Hey Tom, this was really good! We did this play (and Death of a Salesman as well) for college, and we were more concerned about what you call the 'prescient, political questions' about social responsibility and financial profit. Be great to see some content on that, though the 'human' questions are far more intriguing. Great food for thought, thanks!
Loved this show when we did it. I played George, or Debbie Downer, as the cast came to calling me. I think one of the strangely richest moments I’ve been gifted on stage was the one-two punch George sustains of betrayals, first by Kate, when she spills the truth, and then by Annie when she wants to stay with /them/.
Lord.
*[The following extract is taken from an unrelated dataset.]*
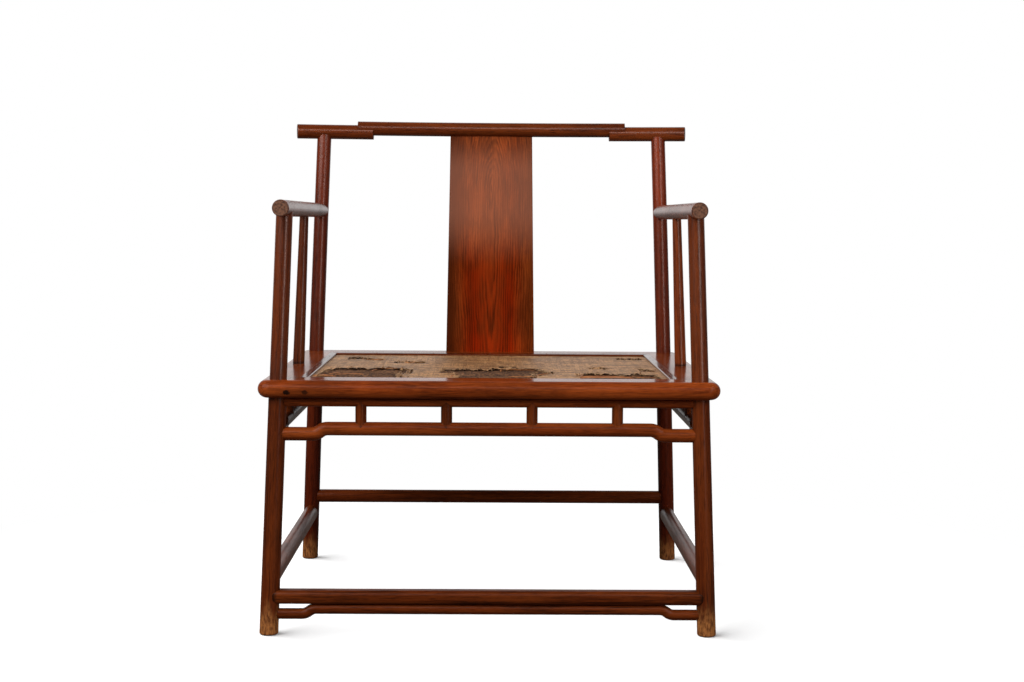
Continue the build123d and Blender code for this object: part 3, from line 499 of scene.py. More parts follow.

What I wouldn’t give to watch D. Suchet as Keller!
Tom that was great!!! Thanks you are a great host.
Amazing ❤️ and brilliant 🙏🙏🙏🌹🌹🌹 Thank you for your inspiring presentation ❤️
Wow that's great!!!
I totally understand the writer point of view and the whole plot.
Thanks a million!
Can you make a video for analysing the glass menagerie please.
excellent summary and analysis
Thanks for saying so, hope you found it helpful!
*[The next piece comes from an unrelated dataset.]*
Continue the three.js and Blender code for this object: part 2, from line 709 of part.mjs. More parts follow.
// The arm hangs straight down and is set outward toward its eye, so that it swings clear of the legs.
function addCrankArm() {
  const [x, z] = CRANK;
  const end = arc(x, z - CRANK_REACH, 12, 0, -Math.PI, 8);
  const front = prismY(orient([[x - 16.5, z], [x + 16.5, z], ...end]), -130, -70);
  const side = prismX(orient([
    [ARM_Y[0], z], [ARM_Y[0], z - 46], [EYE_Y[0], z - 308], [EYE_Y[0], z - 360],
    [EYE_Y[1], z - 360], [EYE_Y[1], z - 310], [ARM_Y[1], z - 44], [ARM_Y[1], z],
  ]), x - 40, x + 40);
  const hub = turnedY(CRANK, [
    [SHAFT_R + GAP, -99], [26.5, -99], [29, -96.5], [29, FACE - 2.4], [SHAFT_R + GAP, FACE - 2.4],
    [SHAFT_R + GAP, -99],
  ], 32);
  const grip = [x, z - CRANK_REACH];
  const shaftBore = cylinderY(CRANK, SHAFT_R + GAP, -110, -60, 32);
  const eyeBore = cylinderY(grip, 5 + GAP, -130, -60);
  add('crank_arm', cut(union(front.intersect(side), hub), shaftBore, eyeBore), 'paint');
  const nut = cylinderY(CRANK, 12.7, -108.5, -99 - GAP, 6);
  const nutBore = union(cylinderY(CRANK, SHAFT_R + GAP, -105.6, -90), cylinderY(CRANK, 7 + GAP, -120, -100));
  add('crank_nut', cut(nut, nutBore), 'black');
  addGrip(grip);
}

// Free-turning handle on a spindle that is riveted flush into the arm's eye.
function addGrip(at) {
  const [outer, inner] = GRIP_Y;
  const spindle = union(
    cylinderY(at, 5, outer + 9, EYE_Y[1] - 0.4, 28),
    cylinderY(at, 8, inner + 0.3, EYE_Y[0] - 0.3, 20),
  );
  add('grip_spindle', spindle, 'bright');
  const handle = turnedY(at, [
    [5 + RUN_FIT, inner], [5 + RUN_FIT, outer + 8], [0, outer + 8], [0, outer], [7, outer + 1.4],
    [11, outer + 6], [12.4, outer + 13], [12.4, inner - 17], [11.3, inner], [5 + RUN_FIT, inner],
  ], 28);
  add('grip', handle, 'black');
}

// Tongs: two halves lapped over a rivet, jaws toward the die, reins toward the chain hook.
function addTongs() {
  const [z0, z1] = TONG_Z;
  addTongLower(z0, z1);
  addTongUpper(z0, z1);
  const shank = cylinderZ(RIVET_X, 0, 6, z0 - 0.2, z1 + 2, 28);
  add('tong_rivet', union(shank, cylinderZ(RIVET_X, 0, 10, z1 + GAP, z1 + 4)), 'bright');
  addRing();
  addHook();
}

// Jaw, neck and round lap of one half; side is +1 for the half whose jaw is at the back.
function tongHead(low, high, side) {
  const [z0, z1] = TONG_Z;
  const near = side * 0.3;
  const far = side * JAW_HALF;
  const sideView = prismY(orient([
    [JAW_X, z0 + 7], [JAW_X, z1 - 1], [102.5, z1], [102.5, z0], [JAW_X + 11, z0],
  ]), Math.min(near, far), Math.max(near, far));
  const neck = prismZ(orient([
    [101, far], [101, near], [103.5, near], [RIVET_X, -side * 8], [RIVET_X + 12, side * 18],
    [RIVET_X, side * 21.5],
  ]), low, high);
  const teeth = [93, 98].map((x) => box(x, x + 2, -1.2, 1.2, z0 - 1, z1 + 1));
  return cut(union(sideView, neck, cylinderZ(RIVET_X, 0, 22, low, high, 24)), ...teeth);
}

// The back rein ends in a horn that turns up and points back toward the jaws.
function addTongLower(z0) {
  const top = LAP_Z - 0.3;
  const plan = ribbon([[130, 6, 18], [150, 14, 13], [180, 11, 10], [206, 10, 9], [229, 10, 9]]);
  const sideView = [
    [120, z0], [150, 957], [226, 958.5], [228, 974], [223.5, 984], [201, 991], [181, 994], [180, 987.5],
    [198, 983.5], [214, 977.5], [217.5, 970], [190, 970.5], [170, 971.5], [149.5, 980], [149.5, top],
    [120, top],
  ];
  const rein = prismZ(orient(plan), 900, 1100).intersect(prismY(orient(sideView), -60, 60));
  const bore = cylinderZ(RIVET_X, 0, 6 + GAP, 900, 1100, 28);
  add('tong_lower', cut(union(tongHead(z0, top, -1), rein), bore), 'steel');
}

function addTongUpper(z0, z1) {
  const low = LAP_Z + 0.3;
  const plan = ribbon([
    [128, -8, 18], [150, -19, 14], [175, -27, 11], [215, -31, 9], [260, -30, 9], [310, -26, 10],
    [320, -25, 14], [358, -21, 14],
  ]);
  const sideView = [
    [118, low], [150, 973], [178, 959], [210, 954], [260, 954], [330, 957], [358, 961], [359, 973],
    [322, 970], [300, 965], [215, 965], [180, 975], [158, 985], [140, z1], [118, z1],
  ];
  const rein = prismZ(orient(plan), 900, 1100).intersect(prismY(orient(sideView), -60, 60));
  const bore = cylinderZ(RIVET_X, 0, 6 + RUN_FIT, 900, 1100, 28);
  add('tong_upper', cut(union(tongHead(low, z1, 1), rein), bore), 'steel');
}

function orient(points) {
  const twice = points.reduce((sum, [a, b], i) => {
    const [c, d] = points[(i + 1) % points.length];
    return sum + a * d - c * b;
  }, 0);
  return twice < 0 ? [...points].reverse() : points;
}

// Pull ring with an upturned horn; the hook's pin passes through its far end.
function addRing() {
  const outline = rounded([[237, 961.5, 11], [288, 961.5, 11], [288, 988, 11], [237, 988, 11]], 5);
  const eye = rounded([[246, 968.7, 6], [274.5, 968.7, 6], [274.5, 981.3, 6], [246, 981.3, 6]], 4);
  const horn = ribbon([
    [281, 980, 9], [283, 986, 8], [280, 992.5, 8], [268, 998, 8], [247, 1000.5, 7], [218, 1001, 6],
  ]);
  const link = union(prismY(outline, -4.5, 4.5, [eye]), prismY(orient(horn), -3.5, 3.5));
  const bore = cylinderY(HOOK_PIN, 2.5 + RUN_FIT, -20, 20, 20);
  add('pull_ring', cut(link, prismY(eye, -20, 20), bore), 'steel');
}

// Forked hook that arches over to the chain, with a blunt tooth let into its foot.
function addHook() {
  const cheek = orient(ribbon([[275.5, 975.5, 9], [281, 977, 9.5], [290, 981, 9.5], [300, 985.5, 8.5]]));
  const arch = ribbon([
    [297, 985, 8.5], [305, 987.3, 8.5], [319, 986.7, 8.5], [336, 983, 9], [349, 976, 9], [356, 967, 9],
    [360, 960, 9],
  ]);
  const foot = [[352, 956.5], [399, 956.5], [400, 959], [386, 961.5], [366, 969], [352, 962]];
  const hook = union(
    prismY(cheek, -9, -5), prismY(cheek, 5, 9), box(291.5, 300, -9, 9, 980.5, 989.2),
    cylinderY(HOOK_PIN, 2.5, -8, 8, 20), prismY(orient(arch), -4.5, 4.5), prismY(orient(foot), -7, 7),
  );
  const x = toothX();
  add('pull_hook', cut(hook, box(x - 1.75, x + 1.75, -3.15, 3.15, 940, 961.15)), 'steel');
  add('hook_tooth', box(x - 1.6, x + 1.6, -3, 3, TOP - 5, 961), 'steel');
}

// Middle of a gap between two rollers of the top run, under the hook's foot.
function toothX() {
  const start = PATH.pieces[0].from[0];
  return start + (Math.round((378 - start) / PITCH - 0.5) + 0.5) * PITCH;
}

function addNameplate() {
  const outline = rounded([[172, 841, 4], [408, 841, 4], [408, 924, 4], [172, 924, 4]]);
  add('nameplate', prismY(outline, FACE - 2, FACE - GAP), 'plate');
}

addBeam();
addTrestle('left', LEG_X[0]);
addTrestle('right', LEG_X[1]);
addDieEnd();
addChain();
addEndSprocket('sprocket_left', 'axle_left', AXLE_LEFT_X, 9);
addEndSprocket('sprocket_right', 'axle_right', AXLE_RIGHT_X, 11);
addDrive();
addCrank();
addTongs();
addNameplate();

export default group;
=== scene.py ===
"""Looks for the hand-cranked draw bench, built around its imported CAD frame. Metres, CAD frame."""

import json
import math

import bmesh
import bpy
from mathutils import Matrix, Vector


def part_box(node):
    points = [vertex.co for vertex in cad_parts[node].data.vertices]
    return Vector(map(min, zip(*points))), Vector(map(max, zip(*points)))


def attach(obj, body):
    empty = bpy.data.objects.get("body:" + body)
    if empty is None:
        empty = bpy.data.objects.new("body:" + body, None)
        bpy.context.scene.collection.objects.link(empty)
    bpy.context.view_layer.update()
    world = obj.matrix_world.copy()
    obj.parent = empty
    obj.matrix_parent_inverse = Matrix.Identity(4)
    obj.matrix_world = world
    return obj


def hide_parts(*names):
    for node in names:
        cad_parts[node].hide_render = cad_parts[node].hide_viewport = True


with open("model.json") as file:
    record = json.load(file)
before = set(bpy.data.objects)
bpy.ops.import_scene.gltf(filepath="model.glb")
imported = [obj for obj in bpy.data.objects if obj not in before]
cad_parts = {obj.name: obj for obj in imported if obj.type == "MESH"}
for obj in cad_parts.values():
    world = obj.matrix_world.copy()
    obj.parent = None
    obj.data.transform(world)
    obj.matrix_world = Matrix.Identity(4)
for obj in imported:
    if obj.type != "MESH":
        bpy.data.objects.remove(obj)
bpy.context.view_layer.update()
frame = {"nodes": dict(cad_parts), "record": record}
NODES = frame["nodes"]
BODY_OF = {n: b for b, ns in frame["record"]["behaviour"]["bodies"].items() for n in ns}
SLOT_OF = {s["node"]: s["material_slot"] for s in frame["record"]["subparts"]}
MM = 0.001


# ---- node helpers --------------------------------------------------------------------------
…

Excellent video. David Suchet does the American accent perfectly. Is the full production available on video?
Hi Steven, thanks! Yes, if you head to Digital Theatre you should be able to rent or buy the video of this particular production there. Both Suchet and Wanamaker are great in it!
Wonderful. Grazie.
No worries, hope you found it interesting!
Very nice analysis!
Thanks!
The clips look like this production of "All My Sons" look wonderful. Is it on video anywhere?
Anyway, it’s a great video. I never really took that in before, the way that the past is brought to the fore as almost its own player.
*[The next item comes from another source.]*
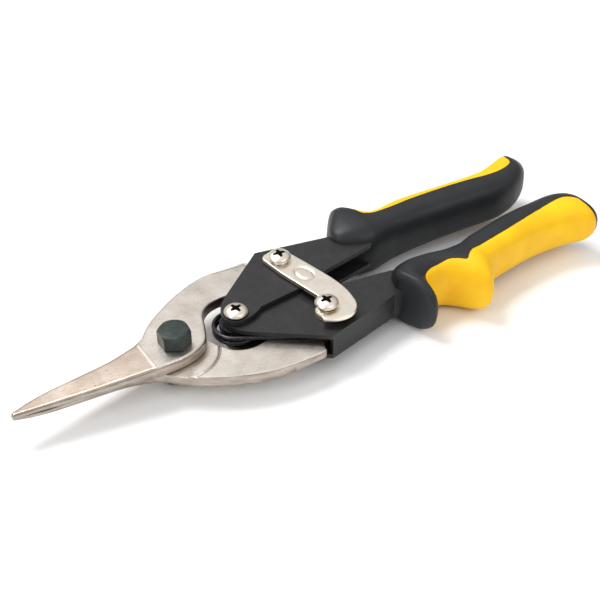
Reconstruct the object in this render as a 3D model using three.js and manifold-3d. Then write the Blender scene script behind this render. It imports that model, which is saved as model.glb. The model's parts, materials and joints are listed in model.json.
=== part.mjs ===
// Compound-leverage aviation snips, straight cut, 250 mm long, lying flat with the handles latched shut.
// Millimetres. X runs along the tool, jaw tips at -X and grips at +X, and Z is up. The origin is on
// the floor, under the main pivot. The two blades and the two handles are the same parts used twice:
// the near one is the far one turned half a turn about the tool's long axis. The grips differ.
import * as THREE from "three";
import { mergeVertices } from "three/addons/utils/BufferGeometryUtils.js";
import Module from "manifold-3d";

const wasm = await Module();
wasm.setup();

// ---- Driving dimensions ----
const TIP_X = -64;
const GRIP_END_X = 186;
const HANDLE_PIVOT_X = 26; // where the two handles are screwed together
const LINK_X = 55.5; // where each handle is screwed to its blade's tail
const LINK_Y = 17;
const MID_HEIGHT = 12.5; // the plane where the two blades slide on each other
const GAP = 0.3; // left between pieces that touch

// Heights below are measured from the mid plane, on the far set.
const BLADE_OUTER = 4.55;
const BLADE_INNER = 0.15; // ground face round the pivot and along the jaw
const TAIL_INNER = -0.55; // the tail is left thicker
const PIVOT_RECESS_RADIUS = 16;
const SHEET = 1.9; // thickness of the handles' pressed steel
const OUTER_FLANGE_LOW = 4.8;
const INNER_FLANGE_LOW = -4.5;
const OUTER_FLANGE_HIGH = OUTER_FLANGE_LOW + SHEET;
const INNER_FLANGE_HIGH = INNER_FLANGE_LOW + SHEET;
const EAR_RADIUS = 5.2; // nose of a handle round the handle pivot

const PIVOT_SHOULDER_RADIUS = 3.9;
const PIVOT_THREAD_RADIUS = 3.2;
const PIVOT_HEAD_ACROSS = 11;
const LINK_CLEARANCE = 0.8; // play of the lower blade on the pivot bolt
const SCREW_RADIUS = 2.5;
const SCREW_BORE = 2.8;
const SCREW_HEAD_RADIUS = 4.6;
const SCREW_HEAD_HEIGHT = 2.4;
const SCREW_NUT_ACROSS = 8;
const SCREW_NUT_HEIGHT = 3.6;

const LATCH_LOW = 7.0;
const LATCH_HIGH = 8.9;
const LATCH_RATIO = 0.6; // latch swing for each degree that the handles open
const NECK_RADIUS = 3.3; // the part of the near screw's collar that the latch hooks round
const NECK_CLEARANCE = 0.3;

const WIRE_RADIUS = 0.85;
const SPRING_RADIUS = 8.7;
const SPRING_RISE = 1.575; // height of the near leg over the mid plane, and of the far leg under it

const GRIP_FRONT_X = 82;
const GRIP_HALF_HEIGHT = 11;
const GRIP_ROUNDING = 2.6;
const GUARD_HALF_HEIGHT = 12.5; // the bulge that keeps the hand back, deep enough to reach the floor
const CORE_END_X = 166; // end of the steel inside a grip

// ---- Materials ----
const finish = (color, roughness, metalness) => new THREE.MeshStandardMaterial({ color, roughness, metalness });
const BLADE_STEEL = finish(0xd8cabb, 0.35, 1);
const NICKEL = finish(0xeadfce, 0.3, 1);
const BLACK_OXIDE = finish(0x46504c, 0.45, 0.8);
const BLACK_PAINT = finish(0x2b2b2d, 0.4, 0.2);
const SPRING_STEEL = finish(0x1f2023, 0.4, 0.8);
const BLACK_GRIP = finish(0x353b40, 0.7, 0);
const YELLOW_GRIP = finish(0xffc400, 0.5, 0);

// ---- Solids ----
function solidOf(geometry) {
  const bare = geometry.index ? geometry.toNonIndexed() : geometry.clone();
  bare.deleteAttribute("normal");
  bare.deleteAttribute("uv");
  const merged = mergeVertices(bare, 1e-4);
  return new wasm.Manifold(
    new wasm.Mesh({
      numProp: 3,
      vertProperties: merged.attributes.position.array,
      triVerts: new Uint32Array(merged.index.array),
    }),
  );
}

function meshOf(name, solid, material) {
  const cut = solid.getMesh();
  const geometry = new THREE.BufferGeometry();
  geometry.setAttribute("position", new THREE.BufferAttribute(cut.vertProperties, 3));
  geometry.setIndex(new THREE.BufferAttribute(cut.triVerts, 1));
  geometry.computeVertexNormals();
  const mesh = new THREE.Mesh(geometry, material);
  mesh.name = name;
  return mesh;
}

// A flat plate of the given outline between two heights.
function plate(outline, low, high, curveSegments = 6) {
  const geometry = new THREE.ExtrudeGeometry(outline, { depth: high - low, bevelEnabled: false, curveSegments });
  geometry.translate(0, 0, low);
  return solidOf(geometry);
}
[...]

Would you place any sense of priority, then, in Miller’s treatment between the two conflicts of the past? Does Larry’s death play a more significant role than Keller’s role with the faulty engine parts, or can the two even be effectively separated for consideration in this way?
Repression, self-deception, etc. Huge his this play. The Kellers repress that Joe is guilty. Ann and George repress that their father is innocent. Mother deceives herself to believe that Larry could, er MUST be alive*, that Ann also believes that, and that people can and should be pure and chaste, etc. The latters' repression is proximate to that of Joe's guilt, the fundamental problem she can't face. The neighbors and the doctor enable the family to continue their false beliefs, but for themselves it is not repressed. (*Magical thinking. And it is helped by the horoscope shit. Reminding me that Joe wants it to stop, sort of, but I feel that he hesitates because refocusses the question of his guilt elsewhere. But this is very important because we turn any "sign" into whatever we want to believe. The extreme power of the human intellect to lie to itself.)
Thanks for that!
No worries, hope it was useful!
Cheers - you are good! I like it when I see your videos! Sat nam - Thank you for your gift to the world
Thank you for watching and for your support!
this was sooo good!!
Ah, thank you Tyra!
great video. could you do macbeth, gatsby or children of men asap? have my leaving cert in 14 days and need analysis!!!!
Haha, I would love to be able to work so quickly to order like that but I may not be able to help you there. There is, however, a great video (maybe Nerdwriter or Lessons from the Screenplay) about the film adaptation of Children of Men. Worth checking out if its useful for your exam or not!
Would have enjoyed that more without the harp
The tree metaphor is far too overt.
Urgh...i always cringe when i see the Dustin Hoffman version of Salesman.
The guy is 25 years to young to play the part. It's frikkin awful.